The court and counsel then went on the record in open court (with Mr. Brockmiller 

present) to address any objections or exceptions to the instructions.  No one objected 

to the procedure.  Instruction conferences discuss purely legal matters and generally 

do not involve resolving disputed facts. Sadler, 147 Wn. App. at 114.  See In re Pers. 

Restraint of Lord, 123 Wn.2d 296, 306, 868 P.2d 835 (1994) (in-chambers conferences 

between court and counsel on legal matters are not critical stages except when the 

issues involve disputed facts).  Given this record, no public trial right violation occurred.

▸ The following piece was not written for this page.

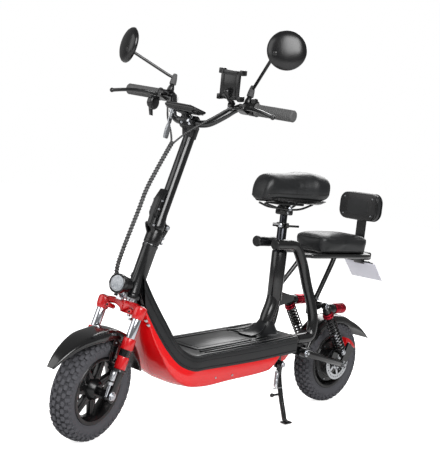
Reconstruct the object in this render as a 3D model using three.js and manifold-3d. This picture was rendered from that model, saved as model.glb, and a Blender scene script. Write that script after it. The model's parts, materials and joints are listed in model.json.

                                              10 

No. 29688-1-III 
State v. Brockmiller  

       Third, Mr. Brockmiller contends the court discretionarily erred in denying his 

continuance motion made after the court allowed the ER 404(b) evidence.  The 

decision to grant or deny a continuance motion rests within the sound discretion of the 

trial court.  State v. Downing, 151 Wn.2d 265, 272, 87 P.3d 1169 (2004).  After the 

court found the ER 404(b) evidence more probative than prejudicial, Mr. Brockmiller 

unsuccessfully requested a continuance.  The continuance was made on the second 

day of trial.  It was noted that the defense would have the opportunity during trial to 

explain or mitigate the ER 404(b) evidence.  Mr. Brockmiller was aware that he had 

been charged with a similar offense six months earlier.  Given all, the trial court had 

tenable grounds to not delay trial.  Therefore, the trial court did not abuse its discretion

in denying Mr. Brockmiller's motion for a continuance.

       Affirmed.

       A majority of the panel has determined this opinion will not be printed in the 

Washington Appellate Reports, but it will be filed for public record pursuant to RCW 

2.06.040.

                                                    ______________________________
                                                    Brown, J. 

WE CONCUR:

                                              11 

No. 29688-1-III 
State v. Brockmiller  

_____________________________                       _______________________________
Korsmo, A.C.J.                                      Siddoway, J.